— Start PROVIDED DATA —

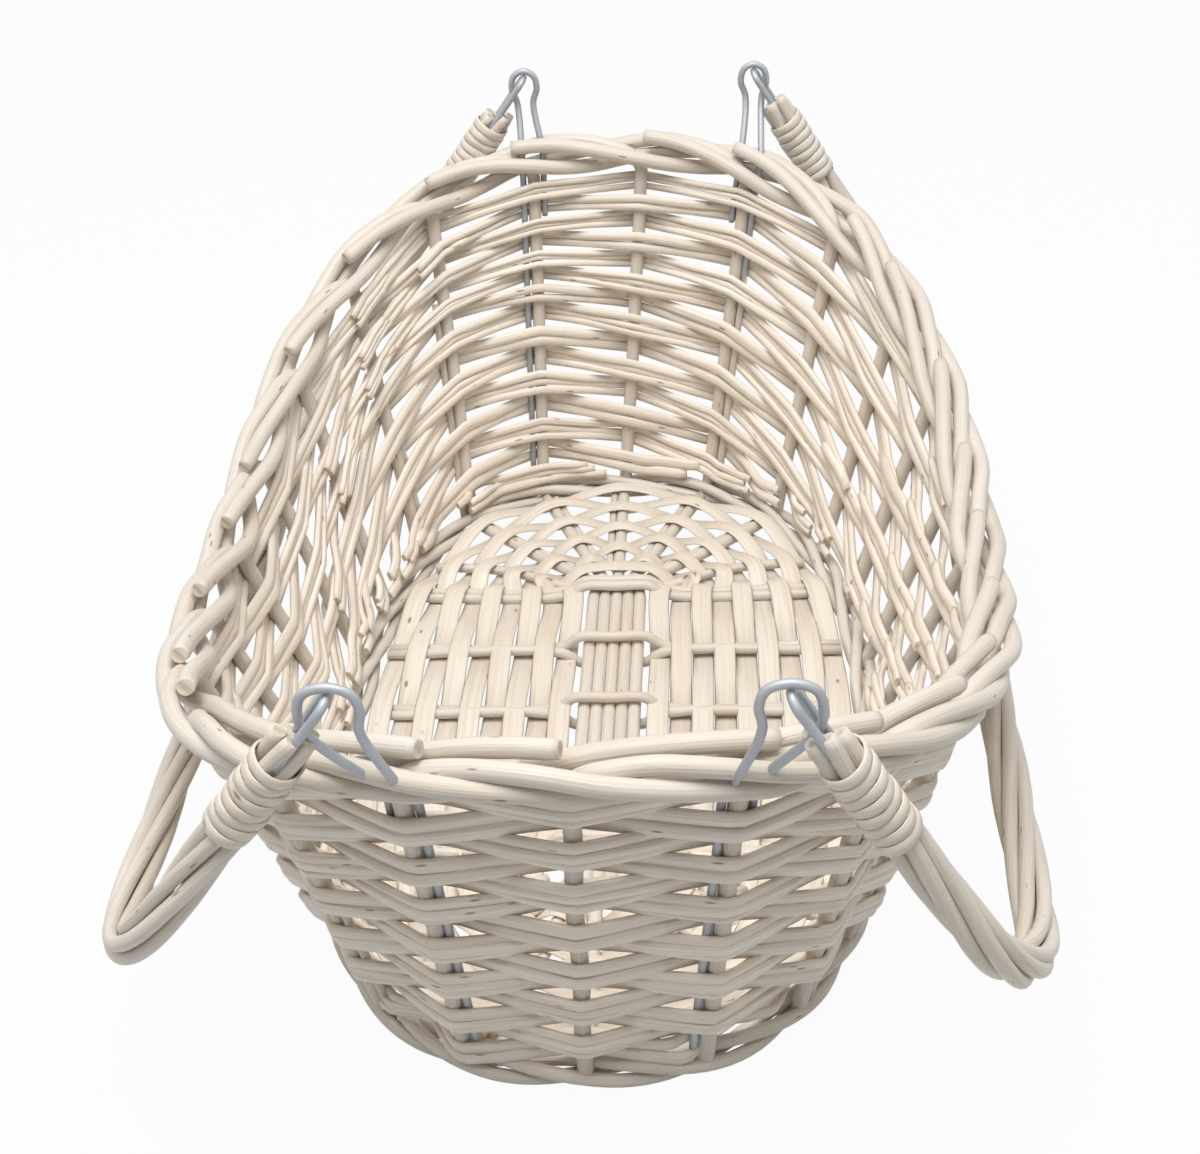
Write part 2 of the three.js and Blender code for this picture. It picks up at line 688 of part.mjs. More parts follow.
for (let k = 0; k < STAKE_COUNT; k++) {
  place(basket, `stake_${String(k + 1).padStart(2, '0')}`, stake(k), willow);
}
for (let i = 0; i < ROW_COUNT; i++) {
  place(basket, `siding_row_${String(i + 1).padStart(2, '0')}`, sidingRow(i), willow);
}
place(basket, 'foot_wale', wale(), willow);
const holes = wireHoles();
for (let j = 0; j < BORDER_RODS; j++) place(basket, `border_rod_${j + 1}`, borderRod(j, holes), willow);
place(basket, 'base_long_sticks', longSticks(), peeled);
for (let n = 0; n < CROSS_PAIRS; n++) place(basket, `base_cross_pair_${n + 1}`, crossPair(n), peeled);
place(basket, 'base_skein', baseWeave(), peeled);
for (const corner of corners) place(basket, `rim_wire_${corner.name}`, rimWire(corner), zinc);

for (const [name, side] of [['left', -1], ['right', 1]]) {
  const handle = new THREE.Group();
  const hung = hang(side);
  place(handle, `${name}_handle_bow`, bow(hung), willow);
  for (const [endName, end] of [['front', -1], ['rear', 1]]) {
    place(handle, `${name}_handle_eye_${endName}`, eye(hung, end), zinc);
    const rings = bindingRings(hung, end);
    place(handle, `${name}_handle_binding_${endName}`, loft(rings, false), peeled);
    const gap = leastGap(rings, BINDING_STEPS).toFixed(2);
    console.log(`${name} ${endName} binding: least gap to itself ${gap} mm`);
  }
  basket.add(handle);
  const spot = hung.middle.toArray().map((value) => value.toFixed(2)).join(', ');
  const line = hung.axis.toArray().map((value) => value.toFixed(5)).join(', ');
  const rest = THREE.MathUtils.radToDeg(hung.angle).toFixed(2);
  console.log(`${name} handle: pivot line through ${spot} mm along ${line}, hangs ${rest} degrees from straight down`);
}
export default basket;
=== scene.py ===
# Looks of the willow basket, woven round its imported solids.
import math
import random
from collections import namedtuple

import bmesh
import bpy
from bpy.props import FloatProperty, FloatVectorProperty, IntProperty, PointerProperty
from mathutils import Matrix, Vector


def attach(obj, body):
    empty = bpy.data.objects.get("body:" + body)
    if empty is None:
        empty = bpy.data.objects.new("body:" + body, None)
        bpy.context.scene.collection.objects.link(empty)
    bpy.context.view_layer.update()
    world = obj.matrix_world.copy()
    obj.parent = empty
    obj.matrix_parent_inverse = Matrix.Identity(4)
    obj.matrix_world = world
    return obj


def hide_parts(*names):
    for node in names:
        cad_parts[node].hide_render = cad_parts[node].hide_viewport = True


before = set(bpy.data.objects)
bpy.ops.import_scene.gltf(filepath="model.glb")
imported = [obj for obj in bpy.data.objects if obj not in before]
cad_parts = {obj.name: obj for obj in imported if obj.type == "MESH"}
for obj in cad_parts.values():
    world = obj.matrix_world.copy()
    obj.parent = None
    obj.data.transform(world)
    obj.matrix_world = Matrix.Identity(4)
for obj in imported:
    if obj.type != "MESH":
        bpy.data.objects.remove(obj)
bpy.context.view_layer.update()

bl_info = {
    "name": "Willow Basket",
    "version": (1, 0, 0),
    "blender": (4, 5, 0),
    "location": "3D View > Sidebar > Basket",
    "description": "Weaves a willow basket with two drop handles",
    "category": "Add Mesh",
}

UP = Vector((0, 0, 1))
MM = 0.001

# Stakes are counted from the far end towards +X, and places between them are counted in stakes too.
STAKES = 24
QUARTER = STAKES // 4


def length(name, text, default):
    return FloatProperty(name=name, description=text, default=default, unit="LENGTH", subtype="DISTANCE")


def ratio(name, text, default):
    return FloatProperty(name=name, description=text, default=default)


def number(name, text, default):
    return IntProperty(name=name, description=text, default=default)


def colour(name, text, default):
    return FloatVectorProperty(
        name=name, description=text, default=default, size=4, subtype="COLOR", min=0, max=1
    )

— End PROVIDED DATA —

=== WHAT TO PRODUCE ===
Write out each line exactly as it appears, from the line with "for (const [name, side]" up to and including the line with "obj.parent = None".

=== ANSWER TO THE TASK ===
for (const [name, side] of [['left', -1], ['right', 1]]) {
  const handle = new THREE.Group();
  const hung = hang(side);
  place(handle, `${name}_handle_bow`, bow(hung), willow);
  for (const [endName, end] of [['front', -1], ['rear', 1]]) {
    place(handle, `${name}_handle_eye_${endName}`, eye(hung, end), zinc);
    const rings = bindingRings(hung, end);
    place(handle, `${name}_handle_binding_${endName}`, loft(rings, false), peeled);
    const gap = leastGap(rings, BINDING_STEPS).toFixed(2);
    console.log(`${name} ${endName} binding: least gap to itself ${gap} mm`);
  }
  basket.add(handle);
  const spot = hung.middle.toArray().map((value) => value.toFixed(2)).join(', ');
  const line = hung.axis.toArray().map((value) => value.toFixed(5)).join(', ');
  const rest = THREE.MathUtils.radToDeg(hung.angle).toFixed(2);
  console.log(`${name} handle: pivot line through ${spot} mm along ${line}, hangs ${rest} degrees from straight down`);
}
export default basket;
=== scene.py ===
# Looks of the willow basket, woven round its imported solids.
import math
import random
from collections import namedtuple

import bmesh
import bpy
from bpy.props import FloatProperty, FloatVectorProperty, IntProperty, PointerProperty
from mathutils import Matrix, Vector


def attach(obj, body):
    empty = bpy.data.objects.get("body:" + body)
    if empty is None:
        empty = bpy.data.objects.new("body:" + body, None)
        bpy.context.scene.collection.objects.link(empty)
    bpy.context.view_layer.update()
    world = obj.matrix_world.copy()
    obj.parent = empty
    obj.matrix_parent_inverse = Matrix.Identity(4)
    obj.matrix_world = world
    return obj


def hide_parts(*names):
    for node in names:
        cad_parts[node].hide_render = cad_parts[node].hide_viewport = True


before = set(bpy.data.objects)
bpy.ops.import_scene.gltf(filepath="model.glb")
imported = [obj for obj in bpy.data.objects if obj not in before]
cad_parts = {obj.name: obj for obj in imported if obj.type == "MESH"}
for obj in cad_parts.values():
    world = obj.matrix_world.copy()
    obj.parent = None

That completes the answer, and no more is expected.